Yesterday we countered a wind developer’s claims that property values do not decline near industrial wind power projects and we referred to a number of real estate appraisers’ opinions that they do. Here is a letter to The Ottawa Citizen from Michael McCann of the U.S., which lays out the case pretty well.

From:  McCann Appraisal, LLC

To:  The OttawaCitizen.com

January 25, 2011
I am writing regarding the Ian Hanna case being heard presently in Ontario, and to offer a little more information and insight than was described in Lee Greenberg’s article today (1-24-11).

My expertise is not in health issues, but there is a direct relationship between those impacts and my professional studies of real estate impacts.

For example, numerous families have been forced to abandon their homes due to the factual impacts to health, sleep disturbances and the like, which the Canadian Wind Energy Association and the American Wind Energy Association prefer to dismiss as “concerns.”  Many others have been unable to sell their homes due to the presence of nearby turbines, and which a growing list of realtors and estate agents report as being the deciding factor in would-be buyer’s decisions to look elsewhere.

There is a measurable and significant loss of values within 2 to 3 miles, and noise impacts have been broadcast as far as 5 miles or more, in some instances, with 1 to 2 miles being commonplace. Value losses have been measured at 20% to 40%, with a total loss of equity in some instances.

Wind developers have been known to buy out the most vocal neighbors who refuse to roll over and play dead when they are initially ignored, and then turn around and sell those same homes for 60% to 80% below the appraised value—thus confirming value losses by their own actions.

Other developers have avoided future liability by bulldozing the purchased homes.

In fact, wind developers and the existing Canadian setback are even inadequate to protect neighbors from ice throw or from sections of turbine blades, which are documented as occurring up to half a mile from the turbines, and I have personally heard of a blade throw (piece) that went about 1 mile.

Regardless of these facts, the wind industry often tries to convince the siting decision makers that safety issues are satisfied by setbacks of 1.1 X the height of turbines (550 meters in Canada), as if preventing a toppling turbine from landing on a neighbors house is the correct standard.

It is obvious what is happening here: The wind industry is playing a numbers game, under the assumption or actuarial calculations that it is less costly for them to fight a number of lawsuits from citizens who do not have deep pockets, than it is to buy out the property they need to create huge projects.

The solution is simple, also: Mandate that all property they seek to encompass with industrial overlays be purchased outright, so people have an option as to whether they choose to live in a large, noisy industrial setting.

I am quite certain any of your staff can confirm my factual comments by simply driving to any number of projects and counting the abandned and for sale homes, talking with a few remaining neighbors, etc. Maybe start with the Clear Creek project, where a dozen homes are reported abandoned, due to proximity of about 3 dozen turbines. The list will grow as large as time devoted to research of this issue will allow.

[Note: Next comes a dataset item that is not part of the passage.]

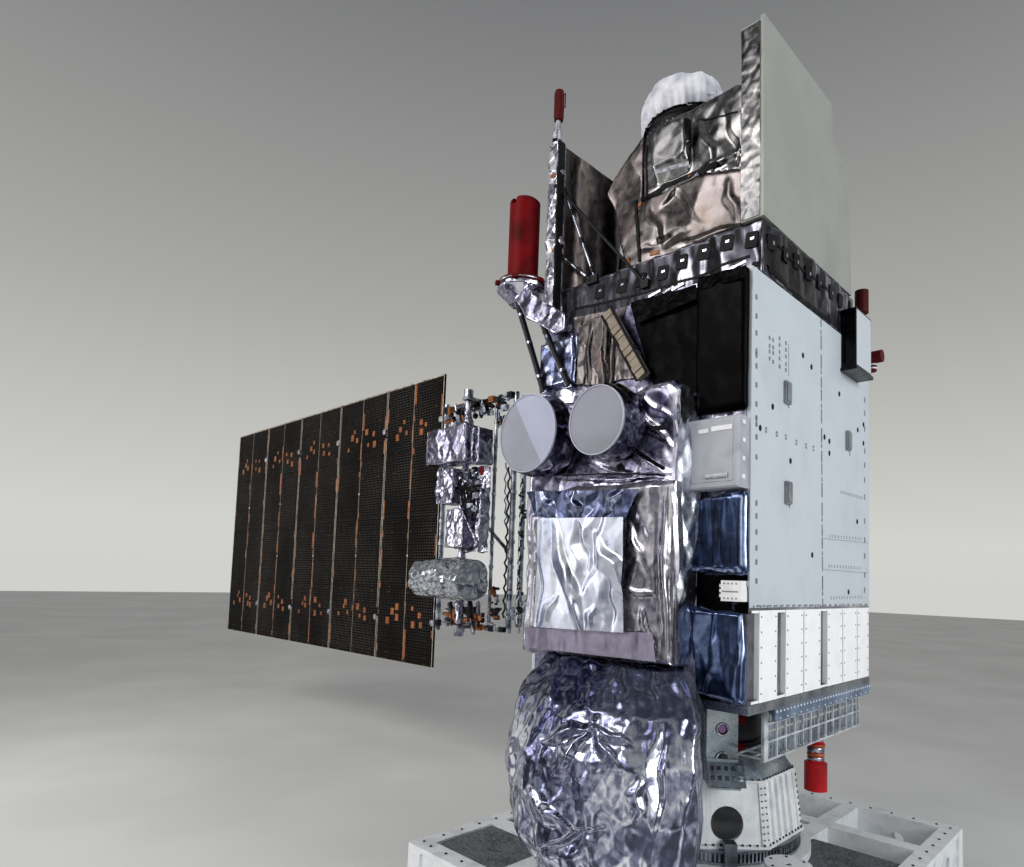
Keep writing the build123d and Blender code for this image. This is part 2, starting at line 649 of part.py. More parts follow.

Like most other people, I initially assumed that wind energy would be a good trend. Unlike most people, I have expended something on the order of 2,000 hours looking into it, and my findings are quite contrary to the “positions” of the wind industry and their lobbyists. However, even the wind industry’s counterpart to my profession, Mr. Ben Hoen, has now gone on record saying that Property Value Guarantees should be used for nearby homeowners, and that “if wind developers won’t guarantee that, then they really don’t have a leg to stand on.”

Your publication can do much to bring the truth to public view, and I am available to answer any questions you may have. Also, you have my permission to publish this letter as you see fit.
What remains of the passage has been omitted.